An unmarried father may, if it is in the best interest of a minor child, either bring an application to the High Court or approach the Children’s Court in terms of Section 53 of the Children’s Act, especially with regards to vesting his automatically acquired parental responsibilities and rights and/or for access towards his minor child.
Nevertheless, section 21(3) of the Children’s Act compels the unmarried parents to attempt mediation, it follows that from such mediation a parenting plan is usually formulated.
Consequently, sections 33 to 35 of the Children’s Act deal with the specific content of a parenting plan.

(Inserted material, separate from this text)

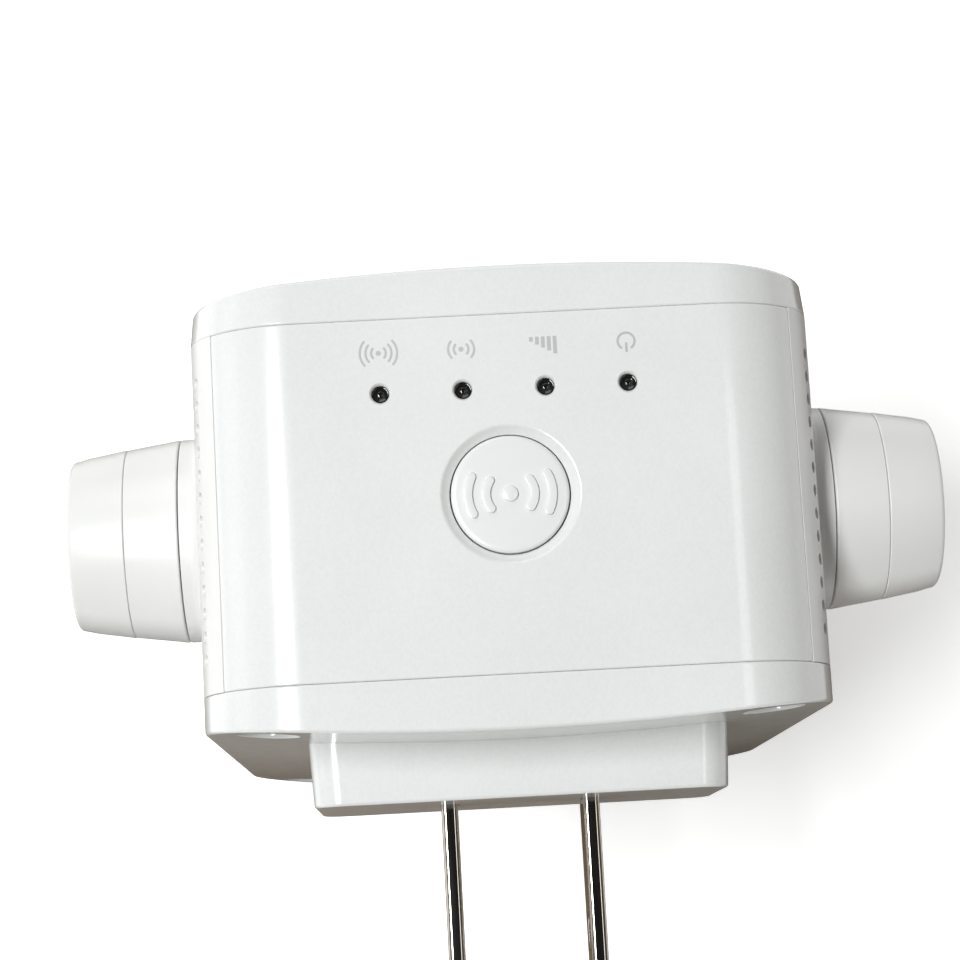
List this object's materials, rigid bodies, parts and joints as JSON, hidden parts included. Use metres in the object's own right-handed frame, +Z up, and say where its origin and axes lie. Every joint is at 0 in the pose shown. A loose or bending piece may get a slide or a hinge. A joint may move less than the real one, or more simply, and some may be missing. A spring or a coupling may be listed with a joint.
{
  "type": "wifi range extender",
  "caption": "Plug-in wireless range extender with a crowned white housing, a pairing button and lights on top, and an antenna that swings on each side.",
  "frame": {"origin": "centre of the plug face, midway between the two blades", "axes": "+Y out of the plug face into the wall socket, -Y into the room, +Z up, +X to the right as seen from the room"},
  "size_m": [0.0778, 0.0621, 0.0796],
  "materials": {
    "white_gloss": "glossy moulded ABS with a fine pearl fleck",
    "white_satin": "satin moulded ABS",
    "nickel": "polished nickel plate",
    "steel": "zinc plated",
    "tin": "tin plated",
    "smoked_lens": "smoked clear plastic",
    "lamp": "moulded lamp",
    "board_green": "lacquered circuit board",
    "board_tan": "paper phenolic board",
    "heat_sink": "extruded",
    "pad_grey": "soft silicone",
    "black_plastic": "moulded",
    "gold": "gold plated",
    "ferrite": "sintered ferrite",
    "tape_yellow": "polyester tape",
    "can_black": "shrink sleeve",
    "fuse_brown": "dipped",
    "disc_blue": "dipped ceramic",
    "white_block": "moulded",
    "film": "polyester film",
    "cable_grey": "flexible jacket"
  },
  "bodies": {
    "housing": {"front_cover": "white_gloss", "top_panel": "white_gloss", "body_sleeve": "white_gloss", "rear_cover": "white_gloss", "plug_block": "white_gloss", "left_blade": "nickel", "right_blade": "nickel", "rear_screws": "steel", "pairing_switch": "black_plastic", "light_guide": "smoked_lens", "status_lights": "lamp", "main_board": "board_green", "main_board_screws": "steel", "processor_shield": "tin", "radio_shield": "tin", "heat_sink": "heat_sink", "thermal_pad": "pad_grey", "board_chips": "black_plastic", "crystal": "tin", "coax_sockets": "gold", "ethernet_jack": "black_plastic", "ethernet_contacts": "gold", "ethernet_transformer": "black_plastic", "reset_switch": "black_plastic", "power_board": "board_tan", "power_board_screws": "steel", "transformer_core": "ferrite", "transformer_winding": "tape_yellow", "input_capacitors": "can_black", "output_capacitor": "can_black", "fuse": "fuse_brown", "bridge_rectifier": "black_plastic", "mains_choke": "black_plastic", "safety_capacitor": "disc_blue", "opto_coupler": "white_block", "board_header": "black_plastic", "insulating_sheet": "film", "left_washer": "steel", "left_coax": "cable_grey", "right_washer": "steel", "right_coax": "cable_grey"},
    "pairing_button": {"pairing_button": "white_gloss", "pairing_plunger": "black_plastic"},
    "reset_plunger": {"reset_plunger": "black_plastic"},
    "left_antenna": {"left_antenna_inner": "white_satin", "left_antenna_outer": "white_satin", "left_radiator": "board_green", "left_antenna_lead": "cable_grey", "left_retainer": "steel"},
    "right_antenna": {"right_antenna_inner": "white_satin", "right_antenna_outer": "white_satin", "right_radiator": "board_green", "right_antenna_lead": "cable_grey", "right_retainer": "steel"}
  },
  "joints": [
    {"name": "pairing_press", "type": "slide", "parent": "housing", "child": "pairing_button", "axis": [0, 0, -1], "range_m": [0, 0.0005], "stiffness_N_per_m": 2500, "springref_m": -0.0003},
    {"name": "reset_press", "type": "slide", "parent": "housing", "child": "reset_plunger", "axis": [0, 0, 1], "range_m": [0, 0.0003], "stiffness_N_per_m": 2500, "springref_m": -0.0003},
    {"name": "left_antenna_swing", "type": "hinge", "parent": "housing", "child": "left_antenna", "pos_m": [-0.0285, -0.025, 0.003], "axis": [-1, 0, 0], "range_deg": [-8, 172]},
    {"name": "right_antenna_swing", "type": "hinge", "parent": "housing", "child": "right_antenna", "pos_m": [0.0285, -0.025, 0.003], "axis": [-1, 0, 0], "range_deg": [-8, 172]}
  ]
}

The parenting plan may include various and several co-parenting issues in contention between the parties, however, section 33(3) of the Children’s Act briefly mentions the following determinations:
“3. A parenting plan may determine any matter in connection with parental responsibilities and rights, including–
- where and with whom the child is to live;
- the maintenance of the child;
- contact between the child and–
- any of the parties; and
- any other person; and
- the schooling and religious upbringing of the child.”
The parenting plan aims to resolve issues surrounding arrangements for a minor child and meticulously outlines the exercise of the unmarried parents’ co-parental responsibilities and rights.
It is important to point out that section 33(2) echoes section 21(3) of the Children’s Act in that it also discourages parties from approaching the Court as a first resort for their co-parenting issues, yet section 33(2) differs in that it provides as a solution that parties first seek to agree to a parenting plan.
In the event that unmarried parents are either certain or remain sceptical that mediation as envisaged in section 21(3) of the Children’s Act would come to nought, it is a point to remember that before approaching Court, it is advisable to approach a legal representative to draw up a parenting plan as per sections 33 to 35 of the Children’s Act. What such action would achieve is that the draft parenting plan may be proposed to the other parent for their consideration, and amendments and/or negotiations regarding such a draft may be attended to expertly drafted, well-advised and in strict accordance with the law, to avoid any unnecessary litigation and/or issues in future.
Agreeing to a parenting plan is highly advantageous to unmarried fathers, as such agreements will vest their parental responsibilities and rights in a non-litigious manner, which is in the best interest of a minor child.
Where parties have agreed to a parenting plan, they may approach the Court to have such a parenting plan made an Order of Court, which is highly advisable to do for the purpose of the enforcement thereof.